#### [INSTRUCTIONS FOR THE TASK]
Look through the data below. Collect every line where the word "finishes" occurs.

▼

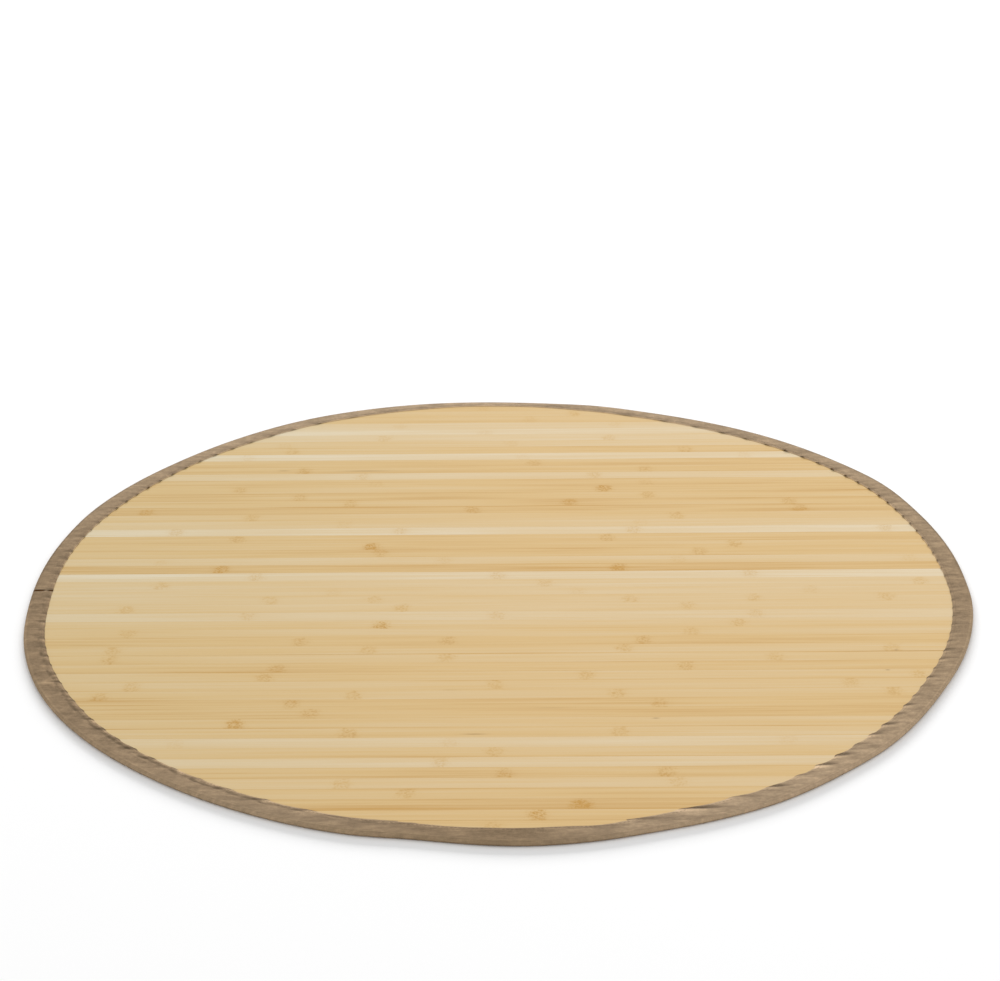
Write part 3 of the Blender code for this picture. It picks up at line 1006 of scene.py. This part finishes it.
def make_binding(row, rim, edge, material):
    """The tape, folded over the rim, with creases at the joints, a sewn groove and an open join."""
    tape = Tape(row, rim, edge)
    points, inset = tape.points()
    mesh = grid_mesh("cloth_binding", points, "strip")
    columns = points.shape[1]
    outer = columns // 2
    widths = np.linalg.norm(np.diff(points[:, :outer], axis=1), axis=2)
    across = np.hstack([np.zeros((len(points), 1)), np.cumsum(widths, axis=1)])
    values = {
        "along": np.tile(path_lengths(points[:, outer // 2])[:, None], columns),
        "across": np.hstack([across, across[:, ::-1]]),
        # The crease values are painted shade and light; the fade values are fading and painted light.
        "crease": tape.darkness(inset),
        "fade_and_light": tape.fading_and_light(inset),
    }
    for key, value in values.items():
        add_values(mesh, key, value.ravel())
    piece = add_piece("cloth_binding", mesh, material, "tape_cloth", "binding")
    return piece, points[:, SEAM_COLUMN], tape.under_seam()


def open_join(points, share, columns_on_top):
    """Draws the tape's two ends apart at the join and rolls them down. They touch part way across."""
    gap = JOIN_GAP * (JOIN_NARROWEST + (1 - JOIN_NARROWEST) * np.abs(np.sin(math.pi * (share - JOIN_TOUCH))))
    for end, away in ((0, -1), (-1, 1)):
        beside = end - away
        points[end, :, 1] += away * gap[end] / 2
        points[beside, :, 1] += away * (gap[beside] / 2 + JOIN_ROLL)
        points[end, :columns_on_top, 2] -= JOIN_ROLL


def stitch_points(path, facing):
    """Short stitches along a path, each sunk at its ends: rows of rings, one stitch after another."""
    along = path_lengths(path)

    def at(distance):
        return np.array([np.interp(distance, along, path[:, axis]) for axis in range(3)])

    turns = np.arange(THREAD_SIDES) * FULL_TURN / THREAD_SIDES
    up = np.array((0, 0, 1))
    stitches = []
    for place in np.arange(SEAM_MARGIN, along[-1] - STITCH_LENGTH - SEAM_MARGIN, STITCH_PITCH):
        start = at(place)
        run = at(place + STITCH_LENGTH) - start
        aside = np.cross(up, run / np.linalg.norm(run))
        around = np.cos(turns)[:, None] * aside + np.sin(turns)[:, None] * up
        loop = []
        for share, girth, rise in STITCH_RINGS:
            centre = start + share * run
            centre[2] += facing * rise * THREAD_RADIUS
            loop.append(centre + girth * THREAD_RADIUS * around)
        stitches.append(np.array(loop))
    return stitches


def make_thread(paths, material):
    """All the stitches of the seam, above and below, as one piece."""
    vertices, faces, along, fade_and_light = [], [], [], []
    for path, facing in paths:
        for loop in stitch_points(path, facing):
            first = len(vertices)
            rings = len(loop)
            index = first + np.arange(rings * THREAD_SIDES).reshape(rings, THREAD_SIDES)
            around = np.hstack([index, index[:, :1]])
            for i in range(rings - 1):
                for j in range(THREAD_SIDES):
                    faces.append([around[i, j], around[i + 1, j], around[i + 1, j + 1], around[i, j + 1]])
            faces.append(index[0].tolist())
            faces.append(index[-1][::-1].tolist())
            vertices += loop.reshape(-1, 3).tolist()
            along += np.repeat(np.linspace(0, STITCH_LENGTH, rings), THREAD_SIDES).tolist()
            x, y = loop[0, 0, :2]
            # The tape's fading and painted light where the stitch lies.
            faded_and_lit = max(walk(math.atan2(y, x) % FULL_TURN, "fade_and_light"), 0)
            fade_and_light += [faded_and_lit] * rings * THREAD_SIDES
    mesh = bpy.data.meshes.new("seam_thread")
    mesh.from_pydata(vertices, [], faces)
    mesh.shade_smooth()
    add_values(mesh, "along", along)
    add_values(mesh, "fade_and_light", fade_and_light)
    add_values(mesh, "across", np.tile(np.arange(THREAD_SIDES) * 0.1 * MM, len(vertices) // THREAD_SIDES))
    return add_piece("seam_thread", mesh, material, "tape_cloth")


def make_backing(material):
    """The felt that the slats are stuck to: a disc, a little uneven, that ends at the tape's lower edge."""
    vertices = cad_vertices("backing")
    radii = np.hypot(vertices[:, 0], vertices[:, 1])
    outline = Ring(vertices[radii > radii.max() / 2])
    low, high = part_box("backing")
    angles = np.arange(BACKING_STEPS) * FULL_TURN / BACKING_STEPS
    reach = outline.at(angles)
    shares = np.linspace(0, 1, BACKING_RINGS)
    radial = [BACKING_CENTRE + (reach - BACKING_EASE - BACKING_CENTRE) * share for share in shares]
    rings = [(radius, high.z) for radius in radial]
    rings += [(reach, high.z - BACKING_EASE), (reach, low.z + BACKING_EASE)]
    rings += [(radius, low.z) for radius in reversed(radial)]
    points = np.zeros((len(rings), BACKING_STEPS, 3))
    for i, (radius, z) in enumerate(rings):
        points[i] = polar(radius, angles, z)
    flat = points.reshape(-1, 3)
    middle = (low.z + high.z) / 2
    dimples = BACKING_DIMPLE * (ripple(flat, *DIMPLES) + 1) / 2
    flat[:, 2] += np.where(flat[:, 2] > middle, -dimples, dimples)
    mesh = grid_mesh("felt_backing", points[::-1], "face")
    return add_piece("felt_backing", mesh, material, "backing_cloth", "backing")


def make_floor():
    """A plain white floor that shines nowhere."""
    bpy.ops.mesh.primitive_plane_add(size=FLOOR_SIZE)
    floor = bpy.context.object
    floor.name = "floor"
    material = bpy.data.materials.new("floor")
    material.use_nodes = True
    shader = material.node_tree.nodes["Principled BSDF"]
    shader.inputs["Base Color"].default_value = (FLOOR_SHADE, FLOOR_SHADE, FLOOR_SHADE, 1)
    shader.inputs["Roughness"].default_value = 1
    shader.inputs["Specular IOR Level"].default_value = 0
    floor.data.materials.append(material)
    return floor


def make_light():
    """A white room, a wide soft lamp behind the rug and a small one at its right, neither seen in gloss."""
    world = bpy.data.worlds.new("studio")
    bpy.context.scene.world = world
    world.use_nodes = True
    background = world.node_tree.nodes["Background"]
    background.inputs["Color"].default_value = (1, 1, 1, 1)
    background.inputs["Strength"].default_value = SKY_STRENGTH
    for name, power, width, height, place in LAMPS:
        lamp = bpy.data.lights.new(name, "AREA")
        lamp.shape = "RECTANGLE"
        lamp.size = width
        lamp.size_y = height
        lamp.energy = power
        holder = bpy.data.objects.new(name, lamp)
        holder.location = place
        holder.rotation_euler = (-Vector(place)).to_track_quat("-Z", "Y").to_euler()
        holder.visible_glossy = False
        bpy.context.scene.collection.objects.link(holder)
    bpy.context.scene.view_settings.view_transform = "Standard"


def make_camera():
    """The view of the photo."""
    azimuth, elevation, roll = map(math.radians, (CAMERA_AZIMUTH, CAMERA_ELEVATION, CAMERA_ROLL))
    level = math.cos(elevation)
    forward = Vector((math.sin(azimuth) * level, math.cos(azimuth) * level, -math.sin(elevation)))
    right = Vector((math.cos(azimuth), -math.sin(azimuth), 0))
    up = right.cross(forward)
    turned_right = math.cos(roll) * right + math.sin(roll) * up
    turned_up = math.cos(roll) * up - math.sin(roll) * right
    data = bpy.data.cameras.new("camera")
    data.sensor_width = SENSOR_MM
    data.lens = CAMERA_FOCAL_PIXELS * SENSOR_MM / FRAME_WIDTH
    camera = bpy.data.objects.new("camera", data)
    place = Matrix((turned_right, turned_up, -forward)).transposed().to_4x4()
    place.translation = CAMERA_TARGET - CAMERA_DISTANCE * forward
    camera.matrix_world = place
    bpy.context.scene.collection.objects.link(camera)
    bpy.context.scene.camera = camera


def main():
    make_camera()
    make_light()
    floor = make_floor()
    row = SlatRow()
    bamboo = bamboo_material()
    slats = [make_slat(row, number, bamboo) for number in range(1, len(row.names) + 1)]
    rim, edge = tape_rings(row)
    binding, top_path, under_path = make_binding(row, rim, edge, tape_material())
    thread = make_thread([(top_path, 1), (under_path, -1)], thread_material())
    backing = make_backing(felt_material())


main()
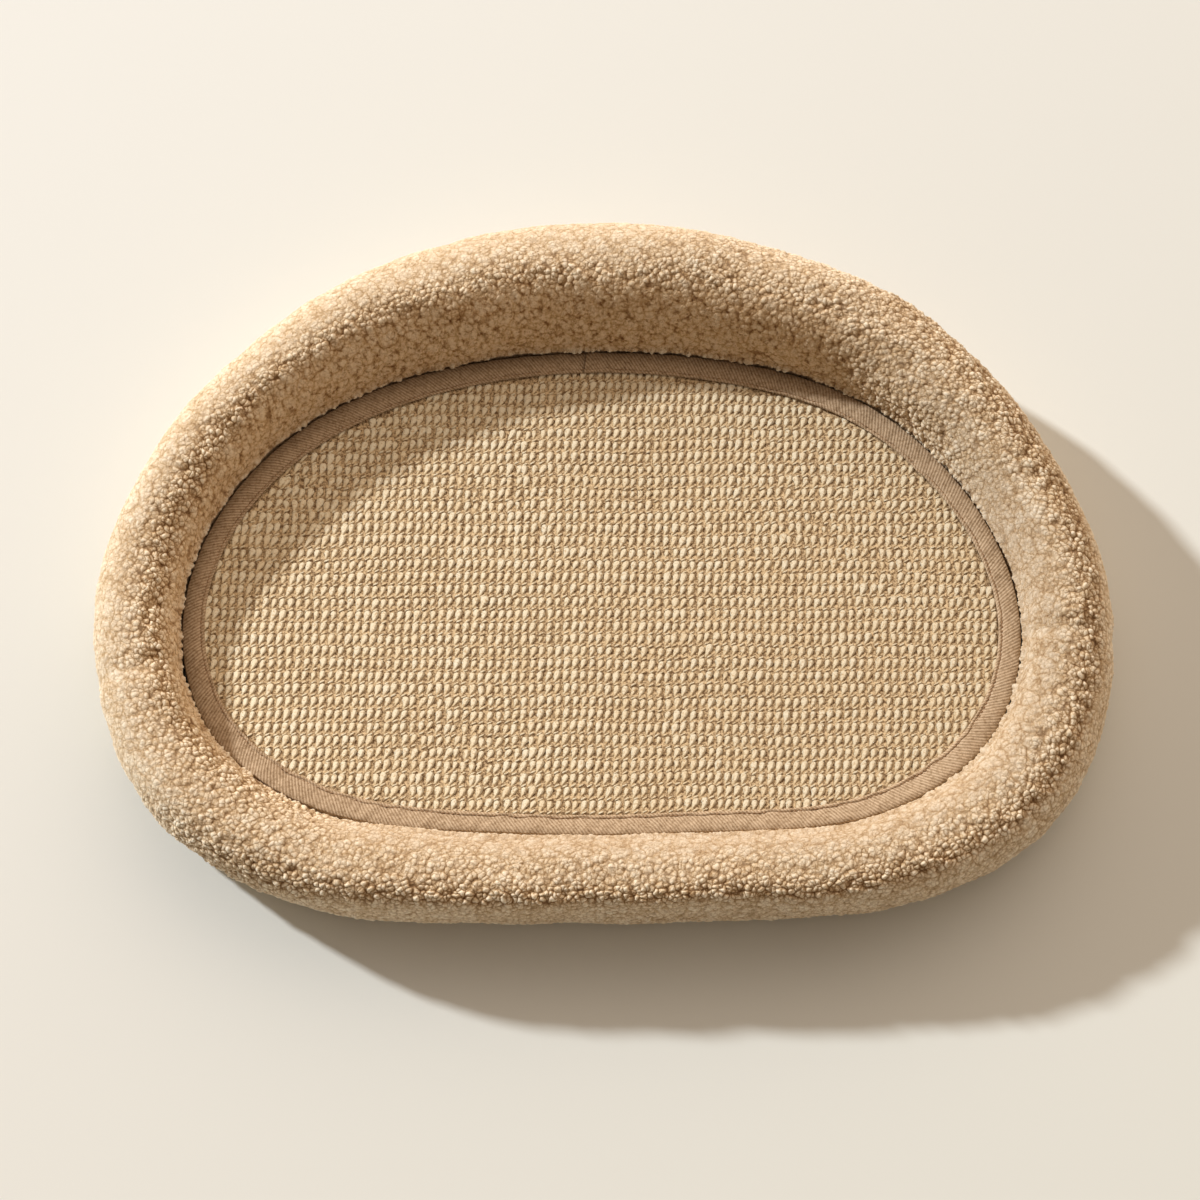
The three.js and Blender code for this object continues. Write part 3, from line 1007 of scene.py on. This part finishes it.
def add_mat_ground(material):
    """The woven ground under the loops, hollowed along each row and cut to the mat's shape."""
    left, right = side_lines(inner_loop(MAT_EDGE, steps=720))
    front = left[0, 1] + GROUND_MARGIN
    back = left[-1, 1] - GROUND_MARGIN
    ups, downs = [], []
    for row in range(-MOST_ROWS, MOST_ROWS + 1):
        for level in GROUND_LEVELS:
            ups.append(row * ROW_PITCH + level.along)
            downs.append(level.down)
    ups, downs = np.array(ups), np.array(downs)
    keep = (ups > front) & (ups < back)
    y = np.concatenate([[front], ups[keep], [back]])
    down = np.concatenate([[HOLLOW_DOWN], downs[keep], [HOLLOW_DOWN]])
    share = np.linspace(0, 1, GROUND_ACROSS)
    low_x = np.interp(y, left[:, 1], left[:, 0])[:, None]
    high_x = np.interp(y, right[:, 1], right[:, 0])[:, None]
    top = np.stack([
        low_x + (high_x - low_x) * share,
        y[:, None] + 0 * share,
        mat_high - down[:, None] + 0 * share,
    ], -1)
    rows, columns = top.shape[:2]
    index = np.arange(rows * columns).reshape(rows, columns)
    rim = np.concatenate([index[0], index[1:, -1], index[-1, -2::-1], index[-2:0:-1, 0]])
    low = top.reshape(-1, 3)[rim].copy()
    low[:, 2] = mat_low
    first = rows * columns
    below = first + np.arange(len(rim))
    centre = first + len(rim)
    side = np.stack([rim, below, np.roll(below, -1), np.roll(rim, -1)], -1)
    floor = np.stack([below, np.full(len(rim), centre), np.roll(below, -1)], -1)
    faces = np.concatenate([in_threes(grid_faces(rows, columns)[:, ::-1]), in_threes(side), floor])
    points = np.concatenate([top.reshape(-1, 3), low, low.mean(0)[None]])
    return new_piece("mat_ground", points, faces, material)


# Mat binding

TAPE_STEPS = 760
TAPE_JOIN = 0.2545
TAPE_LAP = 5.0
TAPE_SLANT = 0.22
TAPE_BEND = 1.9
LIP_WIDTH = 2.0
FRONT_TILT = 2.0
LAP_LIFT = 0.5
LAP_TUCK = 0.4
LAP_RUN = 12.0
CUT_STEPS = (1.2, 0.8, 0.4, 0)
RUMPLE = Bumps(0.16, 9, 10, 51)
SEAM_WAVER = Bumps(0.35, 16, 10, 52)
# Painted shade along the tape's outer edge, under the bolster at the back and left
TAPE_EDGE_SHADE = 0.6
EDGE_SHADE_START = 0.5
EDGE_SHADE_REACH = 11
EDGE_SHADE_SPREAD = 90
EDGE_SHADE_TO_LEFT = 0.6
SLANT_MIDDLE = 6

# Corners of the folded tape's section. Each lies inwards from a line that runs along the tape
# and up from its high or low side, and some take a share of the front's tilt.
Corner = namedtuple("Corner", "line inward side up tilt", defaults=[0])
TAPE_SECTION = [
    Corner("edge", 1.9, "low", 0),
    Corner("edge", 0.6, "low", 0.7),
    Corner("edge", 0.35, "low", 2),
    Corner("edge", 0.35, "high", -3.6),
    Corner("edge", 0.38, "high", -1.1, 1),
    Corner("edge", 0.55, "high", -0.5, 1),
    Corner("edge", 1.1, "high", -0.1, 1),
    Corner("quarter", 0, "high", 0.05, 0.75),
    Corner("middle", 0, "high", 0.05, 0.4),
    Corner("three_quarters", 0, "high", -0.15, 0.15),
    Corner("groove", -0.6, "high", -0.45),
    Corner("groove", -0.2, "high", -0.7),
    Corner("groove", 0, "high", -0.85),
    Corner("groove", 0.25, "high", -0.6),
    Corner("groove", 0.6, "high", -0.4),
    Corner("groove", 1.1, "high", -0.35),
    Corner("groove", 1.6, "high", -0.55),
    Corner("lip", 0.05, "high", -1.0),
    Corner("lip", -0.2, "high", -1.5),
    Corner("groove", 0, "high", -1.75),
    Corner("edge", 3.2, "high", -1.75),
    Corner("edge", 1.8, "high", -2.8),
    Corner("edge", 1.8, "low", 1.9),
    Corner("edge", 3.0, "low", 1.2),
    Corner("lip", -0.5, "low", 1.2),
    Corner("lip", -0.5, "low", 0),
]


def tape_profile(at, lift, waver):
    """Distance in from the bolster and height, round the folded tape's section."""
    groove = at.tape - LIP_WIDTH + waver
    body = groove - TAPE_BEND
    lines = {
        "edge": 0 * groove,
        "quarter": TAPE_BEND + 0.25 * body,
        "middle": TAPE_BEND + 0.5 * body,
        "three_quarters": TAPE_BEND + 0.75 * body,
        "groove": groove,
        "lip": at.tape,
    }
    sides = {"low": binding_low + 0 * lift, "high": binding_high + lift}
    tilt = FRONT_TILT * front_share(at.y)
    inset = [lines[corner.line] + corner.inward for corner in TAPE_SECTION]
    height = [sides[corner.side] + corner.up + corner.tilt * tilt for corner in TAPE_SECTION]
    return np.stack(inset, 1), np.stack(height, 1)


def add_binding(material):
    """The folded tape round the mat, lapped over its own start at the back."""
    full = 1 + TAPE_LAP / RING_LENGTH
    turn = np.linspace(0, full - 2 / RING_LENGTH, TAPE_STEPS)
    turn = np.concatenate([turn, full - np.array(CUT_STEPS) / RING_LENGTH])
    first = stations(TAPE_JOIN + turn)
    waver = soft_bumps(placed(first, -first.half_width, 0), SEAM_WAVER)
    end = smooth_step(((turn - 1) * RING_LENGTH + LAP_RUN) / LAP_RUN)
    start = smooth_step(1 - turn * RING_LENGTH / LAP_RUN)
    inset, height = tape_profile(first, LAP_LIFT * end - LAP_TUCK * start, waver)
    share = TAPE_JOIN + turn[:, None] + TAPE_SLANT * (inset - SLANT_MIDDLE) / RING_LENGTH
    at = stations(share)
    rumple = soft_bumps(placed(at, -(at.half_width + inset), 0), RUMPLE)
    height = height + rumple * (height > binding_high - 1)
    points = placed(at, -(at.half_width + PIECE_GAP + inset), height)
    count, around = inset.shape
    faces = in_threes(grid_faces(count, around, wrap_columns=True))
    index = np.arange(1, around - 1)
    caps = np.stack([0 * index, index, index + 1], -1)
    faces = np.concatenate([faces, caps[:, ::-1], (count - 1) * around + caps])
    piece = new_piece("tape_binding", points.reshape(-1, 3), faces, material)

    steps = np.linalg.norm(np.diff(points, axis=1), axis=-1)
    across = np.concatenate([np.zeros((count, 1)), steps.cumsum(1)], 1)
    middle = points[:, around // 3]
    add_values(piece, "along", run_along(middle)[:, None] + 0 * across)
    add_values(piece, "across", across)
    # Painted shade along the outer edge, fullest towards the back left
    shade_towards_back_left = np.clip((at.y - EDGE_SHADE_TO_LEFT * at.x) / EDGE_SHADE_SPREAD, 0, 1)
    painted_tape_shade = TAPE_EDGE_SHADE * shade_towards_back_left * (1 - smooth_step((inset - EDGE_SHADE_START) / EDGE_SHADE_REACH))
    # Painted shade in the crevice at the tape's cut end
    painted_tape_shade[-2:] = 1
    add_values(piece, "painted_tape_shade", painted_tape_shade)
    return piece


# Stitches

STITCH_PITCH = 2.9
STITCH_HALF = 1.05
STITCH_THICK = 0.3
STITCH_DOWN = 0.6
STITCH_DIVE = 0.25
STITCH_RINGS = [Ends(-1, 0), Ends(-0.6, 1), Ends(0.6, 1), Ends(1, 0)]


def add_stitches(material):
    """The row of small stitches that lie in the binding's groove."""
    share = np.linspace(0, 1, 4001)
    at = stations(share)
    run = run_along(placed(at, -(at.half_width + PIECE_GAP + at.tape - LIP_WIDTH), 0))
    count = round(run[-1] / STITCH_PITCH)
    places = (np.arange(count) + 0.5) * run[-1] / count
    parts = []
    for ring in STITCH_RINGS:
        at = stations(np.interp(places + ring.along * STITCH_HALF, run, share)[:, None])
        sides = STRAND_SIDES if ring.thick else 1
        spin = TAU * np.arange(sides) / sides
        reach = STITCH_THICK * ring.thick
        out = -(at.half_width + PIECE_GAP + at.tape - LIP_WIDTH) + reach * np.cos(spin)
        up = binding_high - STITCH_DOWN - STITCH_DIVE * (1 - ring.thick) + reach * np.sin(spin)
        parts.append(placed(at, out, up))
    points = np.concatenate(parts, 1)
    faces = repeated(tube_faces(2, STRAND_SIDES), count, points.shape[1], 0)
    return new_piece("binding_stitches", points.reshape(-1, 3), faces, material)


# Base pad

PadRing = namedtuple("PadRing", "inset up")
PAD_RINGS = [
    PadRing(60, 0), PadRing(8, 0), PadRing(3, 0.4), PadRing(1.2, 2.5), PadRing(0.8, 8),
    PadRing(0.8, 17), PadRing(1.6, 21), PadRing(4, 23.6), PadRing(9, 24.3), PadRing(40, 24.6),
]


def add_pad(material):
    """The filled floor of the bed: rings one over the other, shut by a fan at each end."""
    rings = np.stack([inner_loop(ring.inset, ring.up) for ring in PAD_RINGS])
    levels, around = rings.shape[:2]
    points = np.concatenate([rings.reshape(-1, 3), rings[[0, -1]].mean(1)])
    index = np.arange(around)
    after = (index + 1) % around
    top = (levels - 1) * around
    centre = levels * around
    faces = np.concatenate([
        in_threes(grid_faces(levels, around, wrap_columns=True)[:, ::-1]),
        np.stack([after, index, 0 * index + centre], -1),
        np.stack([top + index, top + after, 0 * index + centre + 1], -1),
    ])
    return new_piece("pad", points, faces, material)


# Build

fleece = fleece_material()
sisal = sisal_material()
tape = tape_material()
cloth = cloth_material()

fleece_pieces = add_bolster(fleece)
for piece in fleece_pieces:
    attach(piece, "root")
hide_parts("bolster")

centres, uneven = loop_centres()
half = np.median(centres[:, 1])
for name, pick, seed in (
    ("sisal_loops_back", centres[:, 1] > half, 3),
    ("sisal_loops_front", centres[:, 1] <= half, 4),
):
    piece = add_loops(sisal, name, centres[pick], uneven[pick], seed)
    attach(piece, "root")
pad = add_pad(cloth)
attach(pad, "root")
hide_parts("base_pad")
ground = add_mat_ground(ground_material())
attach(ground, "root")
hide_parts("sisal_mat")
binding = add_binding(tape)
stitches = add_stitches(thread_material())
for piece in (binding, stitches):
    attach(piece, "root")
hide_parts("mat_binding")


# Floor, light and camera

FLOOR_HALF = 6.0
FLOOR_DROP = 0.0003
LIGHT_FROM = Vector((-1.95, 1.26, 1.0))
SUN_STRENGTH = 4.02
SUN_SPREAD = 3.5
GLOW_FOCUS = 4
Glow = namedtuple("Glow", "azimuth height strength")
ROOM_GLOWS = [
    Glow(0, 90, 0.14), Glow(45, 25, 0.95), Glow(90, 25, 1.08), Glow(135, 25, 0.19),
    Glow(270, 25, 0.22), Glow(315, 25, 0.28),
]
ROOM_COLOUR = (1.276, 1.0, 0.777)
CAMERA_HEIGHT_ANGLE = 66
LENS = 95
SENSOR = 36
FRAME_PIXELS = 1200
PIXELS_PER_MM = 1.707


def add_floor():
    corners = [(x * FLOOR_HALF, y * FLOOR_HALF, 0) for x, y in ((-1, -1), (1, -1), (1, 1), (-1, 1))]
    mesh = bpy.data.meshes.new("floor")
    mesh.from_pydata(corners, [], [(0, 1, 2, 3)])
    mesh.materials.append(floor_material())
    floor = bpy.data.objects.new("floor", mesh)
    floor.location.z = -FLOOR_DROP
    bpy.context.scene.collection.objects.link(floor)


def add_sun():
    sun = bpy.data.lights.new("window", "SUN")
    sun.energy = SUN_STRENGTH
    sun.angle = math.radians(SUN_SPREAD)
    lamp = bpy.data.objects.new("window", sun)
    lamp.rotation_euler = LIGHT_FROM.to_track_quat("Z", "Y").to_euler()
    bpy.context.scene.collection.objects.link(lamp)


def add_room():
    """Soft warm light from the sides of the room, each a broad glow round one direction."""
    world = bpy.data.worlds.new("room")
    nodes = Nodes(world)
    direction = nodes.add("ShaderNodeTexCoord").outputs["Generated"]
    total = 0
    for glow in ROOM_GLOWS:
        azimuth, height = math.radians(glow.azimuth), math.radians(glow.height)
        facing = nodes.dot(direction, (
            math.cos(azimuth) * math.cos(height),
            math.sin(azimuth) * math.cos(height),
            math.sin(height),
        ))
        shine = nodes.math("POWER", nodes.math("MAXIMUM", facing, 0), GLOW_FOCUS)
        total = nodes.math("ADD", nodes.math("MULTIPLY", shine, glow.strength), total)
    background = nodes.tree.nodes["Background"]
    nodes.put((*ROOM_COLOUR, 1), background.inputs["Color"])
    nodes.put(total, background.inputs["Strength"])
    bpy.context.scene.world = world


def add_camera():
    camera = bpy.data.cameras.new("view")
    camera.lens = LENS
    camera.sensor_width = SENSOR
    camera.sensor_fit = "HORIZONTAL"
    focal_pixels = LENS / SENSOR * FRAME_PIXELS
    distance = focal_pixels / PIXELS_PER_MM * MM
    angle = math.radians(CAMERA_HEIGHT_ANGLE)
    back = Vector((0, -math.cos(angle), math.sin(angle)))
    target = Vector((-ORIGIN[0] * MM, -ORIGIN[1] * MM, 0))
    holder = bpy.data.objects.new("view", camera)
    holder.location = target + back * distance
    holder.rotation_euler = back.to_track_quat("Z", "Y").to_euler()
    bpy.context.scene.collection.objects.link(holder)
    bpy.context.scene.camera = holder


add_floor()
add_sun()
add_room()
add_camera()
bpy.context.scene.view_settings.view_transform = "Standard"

▲

#### [ANSWER]
Write part 3 of the Blender code for this picture. It picks up at line 1006 of scene.py. This part finishes it.
The three.js and Blender code for this object continues. Write part 3, from line 1007 of scene.py on. This part finishes it.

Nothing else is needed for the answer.